John P. Serex is buried in the Florence American Cemetery, Plot D, Row 14, Grave 4. It was there that I first came to know of him.
I visited the cemetery purely by chance with a group from Pioneer Valley Travel in Northampton on Nov. 12, 2022. It came near the end of a long day touring the city of Florence; our guide, having learned of our collective interest in World War II, arranged for a tour that included participation in the end-of-day, flag-lowering ceremony.
The Florence American Cemetery, maintained by the American Battle Monuments Commission, is the final resting place for 4,392, whose graves are arrayed in symmetrical curved rows of a hillside on the 70-acre site. Another 1,409 missing in action are also memorialized at the cemetery.

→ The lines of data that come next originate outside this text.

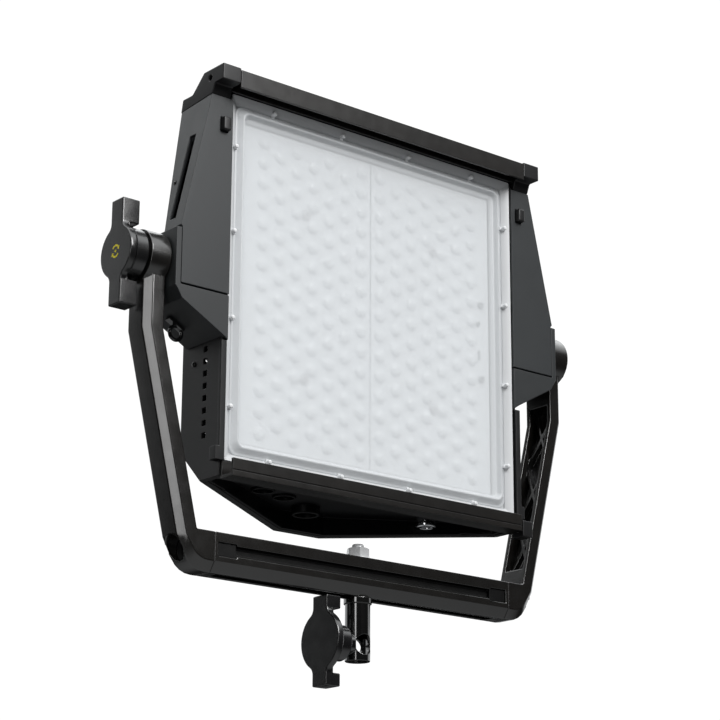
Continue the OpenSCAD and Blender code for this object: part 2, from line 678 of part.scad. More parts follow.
receiver_tube();
receiver_bolt();
receiver_washer();
receiver_nut();
clamp_pad();
clamp_screw();
clamp_knob();
yoke_beam();
yoke_arm_left();
yoke_arm_right();
corner_plugs();
friction_washers();
pivot_cap();
thrust_washer();
tilt_screw();
tilt_knob();
chassis();
face_plate();
front_cover();
cover_clips();
lens_array_left();
lens_array_right();
led_board();
array_screws();
heat_sink();
top_rail();
bottom_rail();
rail_end_stop();
end_cap_left();
end_cap_right();
wing_cover_left();
wing_cover_right();
pivot_bracket_left();
pivot_bracket_right();
pivot_shaft_left();
pivot_shaft_right();
safety_bail();
catch_left();
catch_right();
housing_screws();
rear_cover();
socket_tray();
power_inlet();
dc_inlet();
data_sockets();
power_supply();
control_board();
control_panel();
display_window();
encoder_1();
encoder_2();
encoder_3();
button_1();
button_2();
button_3();
power_rocker();
fan_left();
fan_right();
fan_rotor_left();
fan_rotor_right();
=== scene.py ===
"""Looks of the studio LED panel light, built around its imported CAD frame."""

import math

import bpy
import bmesh
from mathutils import Matrix, Vector


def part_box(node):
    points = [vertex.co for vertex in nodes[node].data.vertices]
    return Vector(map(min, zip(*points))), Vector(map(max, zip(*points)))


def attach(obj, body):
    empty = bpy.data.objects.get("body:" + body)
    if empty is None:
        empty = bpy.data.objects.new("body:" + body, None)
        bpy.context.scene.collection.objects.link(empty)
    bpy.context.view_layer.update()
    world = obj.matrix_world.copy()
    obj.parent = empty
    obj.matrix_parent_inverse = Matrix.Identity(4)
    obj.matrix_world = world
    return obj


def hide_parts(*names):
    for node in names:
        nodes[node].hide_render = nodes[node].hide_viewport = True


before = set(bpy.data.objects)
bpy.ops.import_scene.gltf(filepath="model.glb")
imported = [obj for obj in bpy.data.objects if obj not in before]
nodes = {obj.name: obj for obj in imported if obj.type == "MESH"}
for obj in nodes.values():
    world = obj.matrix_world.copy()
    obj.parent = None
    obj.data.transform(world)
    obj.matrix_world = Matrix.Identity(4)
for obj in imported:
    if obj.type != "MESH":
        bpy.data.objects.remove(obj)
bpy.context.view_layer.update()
scene = bpy.context.scene

MM = 0.001
HEAD = Vector((0, -26, 288))          # the middle of the face plate, in millimetres
TILT_Z = 291                          # height of the tilt axis
SPIGOT_Z = 13                         # height of the clamp screw's axis
BEAM_Z = 82                           # top of the yoke's beam
NONE = Vector((0, 0, 0))


# ---------------------------------------------------------------- camera, light and floor

def camera():
    """Looks up at the light's front from its lower left."""
    data = bpy.data.cameras.new("camera")
    data.sensor_width = 36
    data.lens = 108.94
    data.clip_end = 50
    obj = bpy.data.objects.new("camera", data)
    right, up = Vector((0.7724, -0.6351, 0.0045)), Vector((-0.1879, -0.2218, 0.9568))
    back = right.cross(up)
    turn = Matrix((right, up, back)).transposed().to_4x4()
    obj.matrix_world = Matrix.Translation((-1.0954, -1.3375, -0.2740)) @ turn
    scene.collection.objects.link(obj)
    scene.camera = obj


def area_light(name, direction, distance, size, power):
    """White soft box aimed at the middle of the light, in metres and watts."""
    data = bpy.data.lights.new(name, "AREA")
    data.shape = "RECTANGLE"
    data.size, data.size_y = size
    data.energy = power
    obj = bpy.data.objects.new(name, data)
    d = Vector(direction).normalized()
    obj.location = Vector((0, 0, 0.27)) + d * distance
    obj.rotation_euler = d.to_track_quat("Z", "Y").to_euler()
    scene.collection.objects.link(obj)


def sky():
    """White studio: bright above, softer below and behind the object, dark elsewhere."""
    world = bpy.data.worlds.new("studio")
    scene.world = world
    world.use_nodes = True
    tree = world.node_tree
    tree.nodes.clear()

    def node(kind, **values):
        n = tree.nodes.new(kind)
        for key, value in values.items():
            setattr(n, key, value)
        return n

    link = tree.links.new
    coords = node("ShaderNodeTexCoord")

    def band(axis, low, high, amount):
        """Rises smoothly to amount where a direction's part along axis goes from low to high."""
        dot = node("ShaderNodeVectorMath", operation="DOT_PRODUCT")
        dot.inputs[1].default_value = axis
        link(coords.outputs["Generated"], dot.inputs[0])
        ramp = node("ShaderNodeMapRange", interpolation_type="SMOOTHSTEP")
        ramp.inputs["From Min"].default_value = low
        ramp.inputs["From Max"].default_value = high
        ramp.inputs["To Min"].default_value = 0
        ramp.inputs["To Max"].default_value = amount
        link(dot.outputs["Value"], ramp.inputs["Value"])
        return ramp.outputs["Result"]

    def joined(operation, a, b):
        n = node("ShaderNodeMath", operation=operation)
        link(a, n.inputs[0])
        if isinstance(b, float):
            n.inputs[1].default_value = b
        else:
            link(b, n.inputs[1])
        return n.outputs[0]

    everywhere = 0.015

    overhead = band((0, 0, 1), 0.45, 0.75, 1.4)
    below = band((0, 0, -1), 0.36, 0.70, 0.28)
    behind = band((0.63, 0.77, 0), 0.20, 0.50, 1.0)
    backdrop = joined("MULTIPLY", behind, band((0, 0, 1), -0.15, 0.10, 1.0))
    total = joined("ADD", joined("ADD", joined("ADD", overhead, below), backdrop), everywhere)
    lit, seen = node("ShaderNodeBackground"), node("ShaderNodeBackground")
    lit.inputs["Color"].default_value = (0.97, 0.99, 1.0, 1)
    link(total, lit.inputs["Strength"])
    seen.inputs["Strength"].default_value = 1.05
    seen.inputs["Color"].default_value = (1, 1, 1, 1)
    rays, mix = node("ShaderNodeLightPath"), node("ShaderNodeMixShader")
    link(rays.outputs["Is Camera Ray"], mix.inputs["Fac"])
    link(lit.outputs[0], mix.inputs[1])
    link(seen.outputs[0], mix.inputs[2])
    link(mix.outputs[0], node("ShaderNodeOutputWorld").inputs["Surface"])


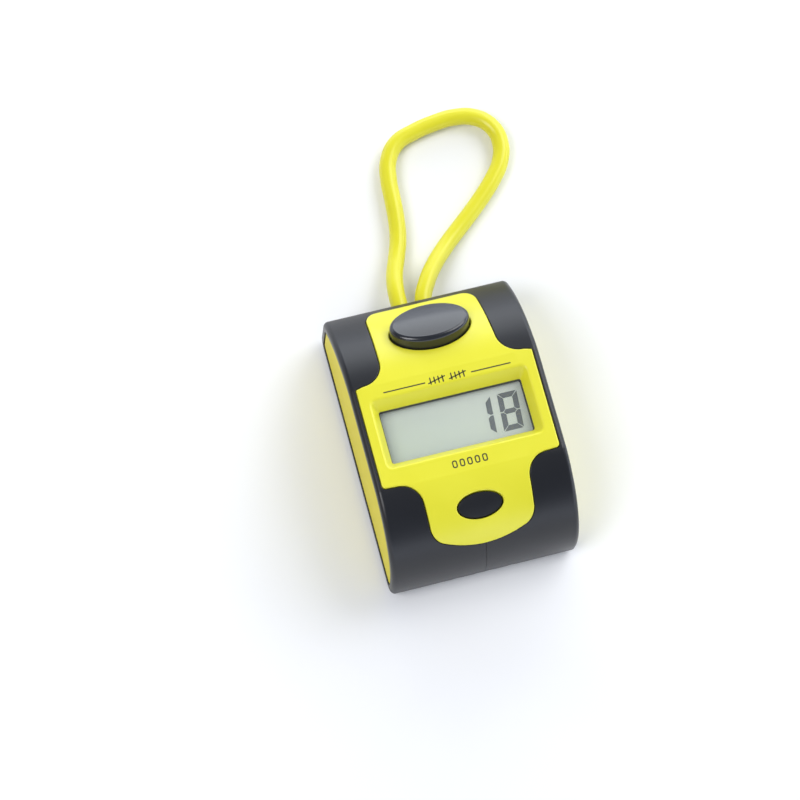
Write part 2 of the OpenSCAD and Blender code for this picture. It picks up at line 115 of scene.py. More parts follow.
back = Vector((-sin(FROM_LEFT) * cos(FROM_BELOW), -sin(FROM_BELOW), cos(FROM_LEFT) * cos(FROM_BELOW)))
level = Vector((0, 1, 0)).cross(back).normalized()
upright = back.cross(level)
right = level * cos(ROLL) - upright * sin(ROLL)
up = level * sin(ROLL) + upright * cos(ROLL)
turn = Matrix((right, up, back)).transposed().to_4x4()
aim = Vector((tan(ASIDE), -tan(BELOW), -1)).rotation_difference(DOWN)
camera_data = bpy.data.cameras.new("camera")
camera_data.lens = LENS_MM
camera_data.sensor_width = 36.0
camera_data.clip_start = 0.01
camera = new_object("camera", camera_data)
camera.matrix_world = Matrix.Translation(TARGET + back * DISTANCE) @ turn @ aim.to_matrix().to_4x4()
bpy.context.scene.camera = camera


# ---- materials
def set_inputs(node, values):
    """Sets constants on a node's sockets, named with _ for a space."""
    for key, value in values.items():
        node.inputs[key.replace("_", " ")].default_value = value


def new_material(name, **inputs):
    """A Principled material with constants set on its own sockets."""
    m = bpy.data.materials.new(name)
    m.use_nodes = True
    shader = m.node_tree.nodes["Principled BSDF"]
    set_inputs(shader, inputs)
    return m, m.node_tree, shader


def output(tree, kind, links, result, operation=None, **inputs):
    """The result of a new shader node with these links and constants on its sockets."""
    node = tree.nodes.new("ShaderNode" + kind)
    if operation:
        node.operation = operation
    set_inputs(node, inputs)
    for key, source in links.items():
        tree.links.new(source, node.inputs[key])
    return node.outputs[result]


def noise(tree, scale, detail=3.0, stretch=(1, 1, 1)):
    """Noise in object coordinates. scale is in features per metre."""
    coords = output(tree, "TexCoord", {}, "Object")
    place = output(tree, "Mapping", {"Vector": coords}, "Vector", Scale=stretch)
    return output(tree, "TexNoise", {"Vector": place}, "Fac", Scale=scale, Detail=detail)


def ramp(tree, value, stops):
    """Colours by value, from (position, colour) stops."""
    node = tree.nodes.new("ShaderNodeValToRGB")
    elements = node.color_ramp.elements
    while len(elements) < len(stops):
        elements.new(0.5)
    for element, (at, color) in zip(elements, stops):
        element.position = at
        element.color = (*color, 1)
    tree.links.new(value, node.inputs["Fac"])
    return node.outputs["Color"]


def tint(tree, shader, value, low, high, start=0.3, end=0.7):
    """Base colour that goes from low to high with the value."""
    tree.links.new(ramp(tree, value, [(start, low), (end, high)]), shader.inputs["Base Color"])


def gloss(tree, shader, value, low, high):
    """Roughness that goes from low to high with a noise value."""
    rough = output(tree, "MapRange", {"Value": value}, "Result",
                   From_Min=0.3, From_Max=0.7, To_Min=low, To_Max=high)
    tree.links.new(rough, shader.inputs["Roughness"])


def bumps(tree, shader, *layers):
    """Bump from one or more (height, strength, distance in metres)."""
    links = {}
    for height, strength, distance in layers:
        links["Height"] = height
        links["Normal"] = output(tree, "Bump", links, "Normal", Strength=strength, Distance=distance)
    tree.links.new(links["Normal"], shader.inputs["Normal"])


def moulded(name, dark, light, rough, grain, grain_depth, wave=0.0, **inputs):
    """Moulded plastic or rubber: slow colour drift, fine grain and a slight flow wave."""
    m, tree, shader = new_material(name, **inputs)
    tint(tree, shader, noise(tree, 90, 2), dark, light)
    fine = noise(tree, grain, 2)
    gloss(tree, shader, fine, *rough)
    layers = []
    if grain_depth:
        layers.append((fine, 0.5, grain_depth))
    if wave:
        layers.append((noise(tree, 160, 1), 0.3, wave))
    bumps(tree, shader, *layers)
    return m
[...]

Most died in the fighting that occurred after the capture of Rome in June 1944. Many, like Serex, were casualties of the heavy fighting in the Apennines in the weeks before the war’s end. Victory in Europe was observed on May 8, 1945.
I went in search of two gravesites that afternoon, one for any member of the famed Buffalo Soldiers so that I might share a photo with an acquaintance back home in Springfield who honors the legacy of the African-American troops that saw combat in World War II. I also wanted to find any soldier from Massachusetts so that I might pay homage to their service.
Back on the tour bus as the sun set, my journey to get to know Captain Serex began thanks to the internet. What I first learned that evening left me yearning to find out more: There is a memorial stone to him alongside his parents’ graves in Spring Grove Cemetery in Northampton; my relatives, including my World War II veteran father, are buried nearby in the same cemetery. What were the odds of such a “small world” connection?
I’ve spent time over the past 18 months in search of information about the captain, learning what I could with the help of Ancestry, The Republican’s archives, military databases and other resources.
When the American Battle Monuments Commission was established in 1923, its mission was to oversee the cemeteries and memorials around the world that honor the service of members of the U.S. armed forces. Promised its first director, Gen. John Pershing, “Time will not dim the story of their deeds.”
Today, there are 26 American military cemeteries and 31 memorials, monuments and markers overseen by the commission. They commemorate the service of Americans during World Wars I and II; they are located in 17 foreign countries, the U.S. commonwealth of the Northern Mariana Islands and the British dependency of Gibraltar. Four of the memorials are in the U.S.
The cemetery in Florence provided me my first firsthand glimpse of how we honor our World War II veterans in the lands where they fell; I hope one day to visit the cemetery at Normandy in France where those who fought alongside my father are buried and to chart his path across Europe with the 29th Division.
Until then and, on this Memorial Day, I pay tribute to the deeds of Capt. John P. Serex.